▶ [PROBLEM REQUIREMENTS]
Return exactly the listing's lines, from its first line to the line holding "LABEL_GAP = 0.00004", ends included.

┄┄┄┄┄┄┄┄┄┄┄┄┄┄┄┄┄┄┄┄

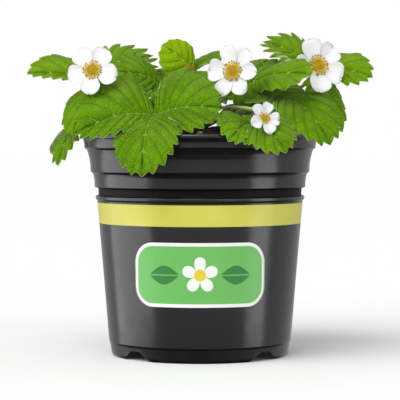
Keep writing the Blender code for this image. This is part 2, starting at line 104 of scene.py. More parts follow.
# A notch in the foot ring and a drain slot: the half widths and the heights of the low and
# the high side, then the two radii between which it is cut.
NOTCH = ((0.01205, 0.0028), (-0.002, 0.0045), (0.038, 0.048))
DRAIN = ((0.0045, 0.0045), (0.004, 0.009), (0.0345, 0.039))
NOTCH_AZIMUTHS = (45.0, 135.0, 225.0, 315.0)

LABEL_LOW = 0.0265
LABEL_HIGH = 0.0565
LABEL_HALF_WIDTH = 0.0325
LABEL_CORNER = 0.0095
LABEL_THICKNESS = 0.00012
LABEL_GAP = 0.00004  # from the wall to the middle of the label's thickness

# ---------------------------------------------------------------- soil and crown
SOIL_TOP = (  # (radius, height)
    (0.0520, 0.0969),
    (0.0450, 0.0984),
    (0.0370, 0.1000),
    (0.0290, 0.1024),
    (0.0210, 0.1050),
    (0.0150, 0.1070),
    (0.0105, 0.1085),
    (0.0000, 0.1087),
)
SOIL_UNDER = ((0.0495, 0.0868), (0.0478, 0.0805), (0.0476, 0.0730), (0.0430, 0.0180))
SOIL_RADIUS = 0.0519
SOIL_RINGS = 70
SOIL_SIDES = 150
SOIL_WAVES = 26
SOIL_ROUGHNESS = 0.075
SOIL_EDGE = 0.0525  # the lumps fade out towards this radius, over the distance SOIL_FADE
SOIL_FADE = 0.004
CRUMBS = 420
CRUMB_REACH = 0.0505
CRUMB_SIZES = (0.0008, 0.0030)
SMALLEST_CRUMB = 0.0005
PALE_CRUMB_EVERY = 9
CROWN_CENTRE = (-0.003, 0.0)
CROWN_BASE = 0.1088
CROWN_RADIUS = 0.0065
CROWN_HEIGHT = 0.0062
CROWN_RINGS = 22
CROWN_SIDES = 48
CROWN_SCALES = 9
SCALE_WIDTH = 0.0042
SCALE_HEIGHTS = (0.0050, 0.0075)
SCALE_THICKNESS = 0.00022

# ---------------------------------------------------------------- leaves
# Each leaf: where its three leaflets join, which way that joint faces, then its leaflets.
# A leaflet is (tip, which way its upper face looks, width, rise of its middle, fold).
# The first leaflet is the middle one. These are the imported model's own leaves. The looks add,
# by leaflet number, the depth of its teeth as a share of its width, its youth (0 grown, 1 just
# unfolded) and the shapes of its two halves.
LEAVES = {
    "front_left": {
        "halves": {
            0: ((0.50, 0.85), (0.50, 0.85)),
            1: ((0.70, 0.46), (0.32, 0.80)),
            2: ((0.72, 0.46), (0.43, 0.80)),
        },
        "hub": (-0.021, -0.041, 0.1155), "faces": (-0.05, -0.62, 0.78),
        "leaflets": (
            ((-0.026, -0.067, 0.088), (-0.20, -0.74, 0.55), 0.030, 0.0070, 0.12),
            ((-0.057, -0.046, 0.107), (-0.05, -0.82, 0.55), 0.033, 0.0065, 0.30),
            ((0.010, -0.047, 0.1185), (0.05, -0.82, 0.55), 0.033, 0.0040, 0.26),
        ),
    },
    "far_left": {
        "teeth": {2: 0.22},
        "youth": {0: 0.20, 1: 0.35, 2: 0.20},
        "halves": {1: ((0.66, 0.60), (0.18, 1.05))},
        "hub": (-0.049, -0.008, 0.1310), "faces": (-0.25, -0.45, 0.86),
        "leaflets": (
            ((-0.0590, -0.026, 0.106), (-0.62, -0.66, 0.42), 0.0215, 0.0040, 0.30),
            ((-0.082, -0.014, 0.1355), (-0.05, -0.66, 0.75), 0.026, 0.0030, 0.22),
            ((-0.0240, 0.002, 0.1445), (0.00, -0.70, 0.70), 0.028, 0.0035, 0.20),
        ),
    },
    "low_left": {
        "teeth": {0: 0.15},
        "hub": (-0.058, 0.004, 0.1125), "faces": (-0.55, 0.00, 0.83),
        "leaflets": (
            ((-0.068, -0.011, 0.092), (-0.66, -0.60, 0.45), 0.0150, 0.0025, 0.25),
            ((-0.070, 0.026, 0.098), (-0.80, 0.30, 0.52), 0.024, 0.0040, 0.20),
            ((-0.037, -0.016, 0.1165), (0.00, -0.20, 0.98), 0.019, 0.0025, 0.15),
        ),
    },
    "centre_left": {
        "hub": (-0.018, -0.010, 0.129), "faces": (0.00, -0.50, 0.87),
        "leaflets": (
            ((-0.041, -0.018, 0.136), (0.00, -0.68, 0.73), 0.029, 0.0040, 0.20),
            ((-0.014, -0.031, 0.119), (0.05, -0.70, 0.70), 0.022, 0.0030, 0.20),
            ((-0.021, 0.012, 0.1385), (0.05, -0.70, 0.70), 0.021, 0.0020, 0.20),
        ),
    },
    "top_centre": {
        "teeth": {1: 0.036},
        "youth": {0: 0.10, 1: 0.90},
        "halves": {1: ((0.55, 0.60), (0.42, 1.05))},
        "hub": (-0.003, -0.004, 0.1365), "faces": (0.05, -0.40, 0.90),
        "leaflets": (
            ((0.0135, 0.010, 0.1475), (-0.36, -0.28, 0.89), 0.020, 0.0025, 0.20),
            ((-0.018, -0.006, 0.1495), (0.20, -0.92, 0.34), 0.021, 0.0025, 0.15),
            ((0.013, -0.019, 0.1230), (0.25, -0.52, 0.82), 0.021, 0.0030, 0.20),
        ),
    },
    "front_right": {
        "hub": (0.024, -0.050, 0.1110), "faces": (0.00, -0.60, 0.80),
        "leaflets": (
            ((0.0385, -0.067, 0.0985), (0.15, -0.78, 0.58), 0.0235, 0.0050, 0.15),
            ((0.013, -0.062, 0.1035), (-0.10, -0.84, 0.50), 0.022, 0.0035, 0.20),
            ((0.0385, -0.035, 0.1125), (0.05, -0.60, 0.80), 0.017, 0.0012, 0.15),
        ),
    },
    "right": {
        "halves": {0: ((0.64, 0.62), (0.50, 1.00)), 1: ((0.50, 0.75), (0.56, 1.00))},
        "hub": (0.034, -0.021, 0.1230), "faces": (0.60, -0.05, 0.80),
        "leaflets": (
            ((0.0600, -0.041, 0.102), (0.35, -0.70, 0.62), 0.0310, 0.0085, 0.20),
            ((0.0213, -0.0378, 0.1212), (-0.10, -0.50, 0.86), 0.0115, 0.0028, 0.10),
            ((0.046, 0.001, 0.1310), (0.10, -0.60, 0.80), 0.020, 0.0020, 0.15),
        ),
    },
    "centre_right": {
        "youth": {0: 0.22},
        "halves": {0: ((0.54, 1.00), (0.60, 0.88)), 2: ((0.62, 0.60), (0.75, 0.90))},
        "hub": (0.026, -0.013, 0.1315), "faces": (0.00, -0.45, 0.89),
        "leaflets": (
            ((0.0510, -0.0475, 0.1340), (-0.10, -0.80, 0.60), 0.0190, 0.0030, 0.25),
            ((0.034, 0.008, 0.1430), (-0.25, -0.70, 0.65), 0.021, 0.0025, 0.25),
            ((0.0125, -0.023, 0.1235), (0.10, -0.75, 0.66), 0.0185, 0.0020, 0.20),
        ),
    },
    "far_right": {
        "teeth": {0: 0.095, 2: 0.22},
        "halves": {0: ((0.50, 0.95), (0.58, 0.70)), 2: ((0.62, 0.60), (0.34, 1.05))},
        "youth": {0: 0.35, 1: 0.35, 2: 0.20},
        "hub": (0.055, -0.001, 0.1365), "faces": (0.25, -0.50, 0.83),
        "leaflets": (
            ((0.0645, -0.011, 0.1060), (0.60, -0.72, 0.36), 0.0205, 0.0040, 0.20),
            ((0.082, -0.012, 0.134), (0.05, -0.66, 0.75), 0.027, 0.0035, 0.22),
            ((0.0315, 0.003, 0.1512), (-0.10, -0.60, 0.79), 0.024, 0.0040, 0.20),
        ),
    },
    "back_left": {
        "hub": (-0.030, 0.034, 0.121), "faces": (-0.20, 0.45, 0.87),
        "leaflets": (
            ((-0.040, 0.0685, 0.100), (-0.20, 0.70, 0.60), 0.030, 0.0060, 0.15),
            ((-0.062, 0.030, 0.117), (-0.30, 0.25, 0.90), 0.027, 0.0040, 0.20),
            ((-0.003, 0.050, 0.115), (0.10, 0.50, 0.86), 0.026, 0.0040, 0.20),
        ),
    },
    "back": {
        "hub": (0.001, 0.034, 0.126), "faces": (0.00, 0.35, 0.93),
        "leaflets": (
            ((0.004, 0.064, 0.121), (0.05, 0.40, 0.90), 0.027, 0.0040, 0.18),
            ((-0.024, 0.033, 0.1275), (-0.10, 0.10, 0.98), 0.022, 0.0030, 0.20),
            ((0.027, 0.030, 0.1275), (0.10, 0.15, 0.97), 0.022, 0.0030, 0.20),
        ),
    },
    "back_right": {
        "hub": (0.036, 0.034, 0.119), "faces": (0.25, 0.45, 0.85),
        "leaflets": (
            ((0.048, 0.063, 0.098), (0.30, 0.65, 0.65), 0.029, 0.0060, 0.15),
            ((0.067, 0.022, 0.109), (0.45, 0.15, 0.85), 0.026, 0.0045, 0.20),
            ((0.013, 0.056, 0.110), (-0.05, 0.55, 0.83), 0.024, 0.0040, 0.20),
        ),
    },
}

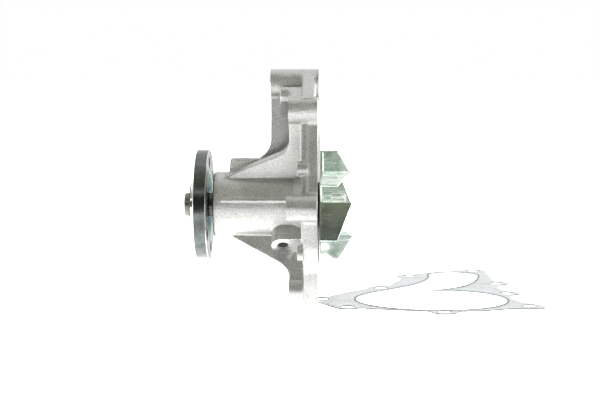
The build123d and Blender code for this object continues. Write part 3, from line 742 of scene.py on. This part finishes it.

┄┄┄┄┄┄┄┄┄┄┄┄┄┄┄┄┄┄┄┄

▶ [CORRECT ANSWER]
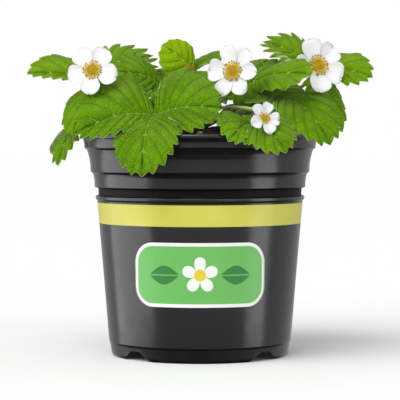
Keep writing the Blender code for this image. This is part 2, starting at line 104 of scene.py. More parts follow.
# A notch in the foot ring and a drain slot: the half widths and the heights of the low and
# the high side, then the two radii between which it is cut.
NOTCH = ((0.01205, 0.0028), (-0.002, 0.0045), (0.038, 0.048))
DRAIN = ((0.0045, 0.0045), (0.004, 0.009), (0.0345, 0.039))
NOTCH_AZIMUTHS = (45.0, 135.0, 225.0, 315.0)

LABEL_LOW = 0.0265
LABEL_HIGH = 0.0565
LABEL_HALF_WIDTH = 0.0325
LABEL_CORNER = 0.0095
LABEL_THICKNESS = 0.00012
LABEL_GAP = 0.00004  # from the wall to the middle of the label's thickness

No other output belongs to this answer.